The production and consumption of news is fundamental to a liberal democracy and yet monopoly ownership reduces competition, editorial independence and quality. As a result, the Irving media have been the subject of numerous investigations. In 1969 the Davey Committee called New Brunswick a “journalistic disaster area.” In 2005, the Senate’s review of the Canadian news media called the monopoly ownership of the media in New Brunswick “unprecedented in the developed world.” Concerns were raised that New Brunswickers weren’t getting a diversity of news and opinion and the report’s authors stated that the Irving press should be doing a better job reflecting the different linguistic perspectives in the province.
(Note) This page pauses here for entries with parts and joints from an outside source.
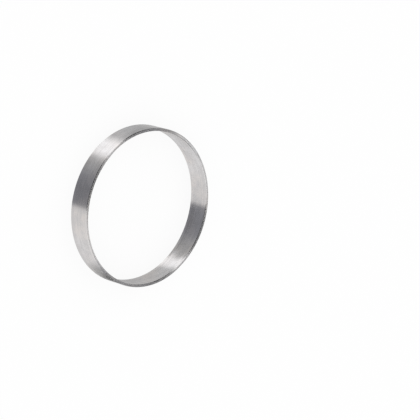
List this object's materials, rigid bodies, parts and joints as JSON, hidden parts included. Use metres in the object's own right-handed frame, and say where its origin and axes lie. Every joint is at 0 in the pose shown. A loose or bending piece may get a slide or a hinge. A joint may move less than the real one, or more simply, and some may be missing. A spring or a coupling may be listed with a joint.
{
  "type": "over-pressure ring",
  "caption": "Thin steel band with a shallow hollow bore that lies round the seal of a small vacuum flange joint and stops it spreading outwards under inside pressure.",
  "frame": {"origin": "centre of the lower end face, on the ring's axis, in the plane that the ring lies on", "axes": "+Z along the ring's axis, up from the lower end face to the upper one; X and Y lie in the lower end face"},
  "size_m": [0.027, 0.027, 0.0039],
  "materials": {
    "ring_steel": "bright turned stainless steel with fine lines round the band"
  },
  "bodies": {
    "root": {"ring": "ring_steel"}
  },
  "joints": []
}
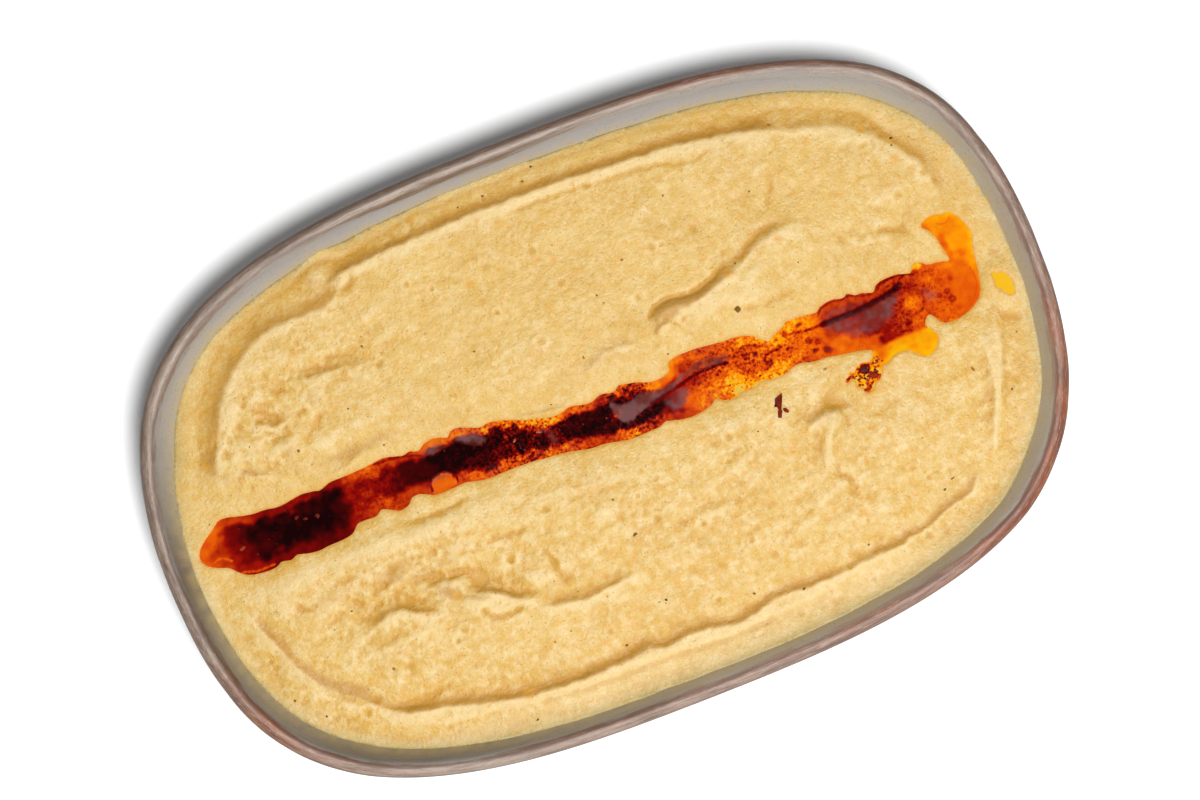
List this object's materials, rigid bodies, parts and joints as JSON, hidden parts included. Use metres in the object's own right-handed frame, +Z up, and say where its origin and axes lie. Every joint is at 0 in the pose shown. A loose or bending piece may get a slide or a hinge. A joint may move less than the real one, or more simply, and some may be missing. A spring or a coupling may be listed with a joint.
{
  "type": "dish of hummus",
  "caption": "Hummus spread in a shallow oval stoneware dish, with folds left by the spoon and dark chilli oil standing in a long channel.",
  "frame": {"origin": "middle of the dish's foot, on the surface that it stands on", "axes": "+X along the dish, towards the end where the oil hooks round; +Y across it, towards the side that the hook points to; +Z up"},
  "size_m": [0.233, 0.1484, 0.036],
  "materials": {
    "stoneware": "speckled reactive glaze, glossy",
    "hummus": "smooth moist paste",
    "chilli_oil": "clear dark red oil with chilli sediment",
    "oil_drop": "clear thin yellow oil"
  },
  "bodies": {
    "root": {"dish": "stoneware", "hummus": "hummus", "chilli_oil": "chilli_oil", "oil_drop": "oil_drop"}
  },
  "joints": []
}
Irving vs. Irving is well written and extremely engaging, offering readers the best collection of stories on the Irving media. While Poitras is content to “let the facts speak for themselves,” it would be beneficial for someone with his knowledge of New Brunswick political dynamics to connect the dots and provide a stronger analysis of the causes and consequences of the Irving media monopoly. The reader deserves better than to accept at face value Irving claims that they don’t quite know why they bother with the papers, and Poitras doesn’t himself point out that historically, control of the papers has given the family a great deal of influence over New Brunswick’s politics and political culture, let alone insulated them from any significant journalistic investigation. Nevertheless, Poitras’ work supports the analysis made by many scholars and critics that monopoly media in New Brunswick has resulted in a situation where the population is left with generic news content in which contextualized and critical discussions of important social and economic issues that affect the lives and livelihoods of neighbours and families are addressed in a skewed and self-serving manner. For those new to New Brunswick’s media landscape as well as for local political watchers, the book is a great read with many fascinating insights.
Erin Steuter is professor of sociology at Mount Allison University in Sackville, N.B. She has conducted research on the Irving media monopoly and was interviewed by the author for this book.